By the end, the unforced error statistics read: Williams 43, Putintseva 16.

But by the end, too, Williams was asserting herself as no one else currently on tour can, winding up with twice as many winners as Putintseva, 36-18.

And now Williams can continue her quest for a 22nd grand slam title, which would equal Steffi Graf’s Open-era record.

Kiki Bertens became the first Dutchwoman in 45 years to reach the French Open semi-finals with a 7-5, 6-2 win over Swiss eighth-seed Timea Bacsinszky.

Bertens, the world No 58, will be playing in her first grand slam semi-final where she will on Friday face world No 1 Williams.

Victory for Bertens was her 12th successive victory having arrived in Paris from Nuremburg where she had won the title as a qualifier.

She had knocked out Australian Open champion and third-seed Angelique Kerber in the first round before seeing off Bacsinszky, a semi-finalist in Paris last year.

“It’s unbelievable,” said Bertens who will now break the top 30 after her run in Paris.

“To be in the semis, it’s just crazy. To play Serena it will be a great match – she’s the No 1 in the world.

“I will just go out there and try and have fun and give it my all.”

Men’s draw

Still on target to win a fourth straight major title and complete a career Grand Slam, Novak Djokovic advanced to the semi-finals at the French Open for a record sixth straight time.

The top-seeded Serb beat Tomas Berdych 6-3, 7-5, 6-3 Thursday, a day after completing a four-set win over Roberto Bautista Agut.

“I’m very pleased to be in semi-finals of another grand slam,” Djokovic said after reaching his 30th major semi-final. “But because of the fact that I have to play every day, my focus right away goes for recovery and the next match. I don’t have much time.”

Only Roger Federer, with 39 major semi-finals, and Jimmy Connors, with 31, have participated in more major semi-finals in the Open era.

Djokovic will next face No 13 seed Dominic Thiem. The Austrian beat No 12 David Goffin of Belgium 4-6, 7-6, 6-4, 6-1.

A French Open victory would give Djokovic a 12th major title – two less than Rafael Nadal – and would also give him four consecutive grand slam titles, something no man has done since Rod Laver won all four in 1969.

After winning the first two sets, Djokovic was even with Berdych at 3-3 when they stopped playing because of rain.
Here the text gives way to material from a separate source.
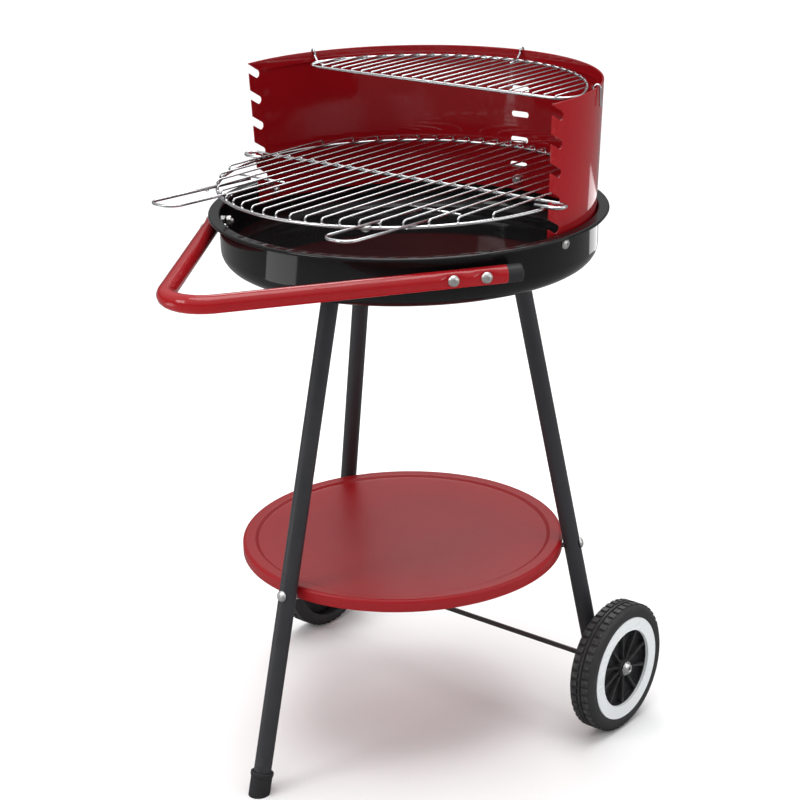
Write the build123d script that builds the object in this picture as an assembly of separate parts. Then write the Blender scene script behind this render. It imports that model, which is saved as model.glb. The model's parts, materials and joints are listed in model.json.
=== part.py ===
from build123d import *
import math
import os

# Round charcoal grill on three tube legs: a pressed fire bowl with a half-round wind shield, a notched
# cooking grate, a hooked warming rack, a V-shaped push handle, a storage shelf and two wheels on an axle.
# Millimetres, +Z up, front (handle side) towards -Y, wheels towards +Y, standing on Z = 0.
# Every size below is stated about the bowl's vertical axis; ORIGIN_Y moves it all to the footprint's centre.

# ---- fire bowl ----
SHEET = 1.2
RIM_Z = 594.4
RIM_R = 215.0
RIM_LIP = 3.0
BOWL_R = 203.4
BOWL_FLOOR_Z = 538.0
BOWL_CORNER = 18.0

# ---- wind shield ----
SHIELD_SHEET = 1.0
SHIELD_Z0 = 570.0
SHIELD_Z1 = 730.0
SHIELD_R0 = 200.2
SHIELD_R1 = 207.5
SHIELD_END_Y = -24.0
HEM = 12.0
NOTCH_W = 9.0
NOTCH_SLOPE = 30.0
NOTCH_DEPTH = 13.0
NOTCH_Z0 = 600.0
NOTCH_PITCH = 29.0
NOTCH_COUNT = 5
SLOT_W = 24.0
SLOT_H = 6.5
SHIELD_BOLT_Z = 582.5
SHIELD_BOLT_ANGLES = (0.5, 90.0, 179.5)

# ---- cooking grate ----
GRATE_LEVEL = 1
GRATE_Y = -11.0
CROSSBAR_D = 4.0
RING_D = 3.6
RING_R = 195.75
ROD_D = 2.2
ROD_PITCH = 18.0
ROD_COUNT = 21
LOOP_W = 17.5
LOOP_TIP_X = 217.0
LOOP_END_X = 187.0
GRIP_X = 117.5
GRIP_W = 35.0
GRIP_TIP_Y = -253.0
GRIP_WIRE_D = 3.2
GRIP_BEND = 14.0
TIE_Y = -104.0
TIE_LENGTH = 70.0
TAB_W = 18.0
TAB_REACH = 4.0
SLIDE_CLEARANCE = 0.3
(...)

When they returned, Djokovic won the next three games and the match.

Berdych, however, felt the stoppage cost him valuable momentum, and was scathing about the decision to come off in conditions he considered were exactly the same as for most of the match on Court Philippe Chatrier.

“That was one of the worst calls that I ever had on the court,” the Czech player said. “We were playing two-and-a-half sets in the light rain.”

Celebrating his win, Djokovic called a ball boy onto the court and the pair waved to each side of the stadium.

In the other match on Court Suzanne Lenglen, Thiem and Goffin were playing in the quarter-finals of a major tournament for the first time.

Besides losing the match, Goffin also briefly lost control of his racket. After the first point of the tie-breaker in the second set, Goffin tossed his racket up in the air but failed to catch it, hitting himself in the face.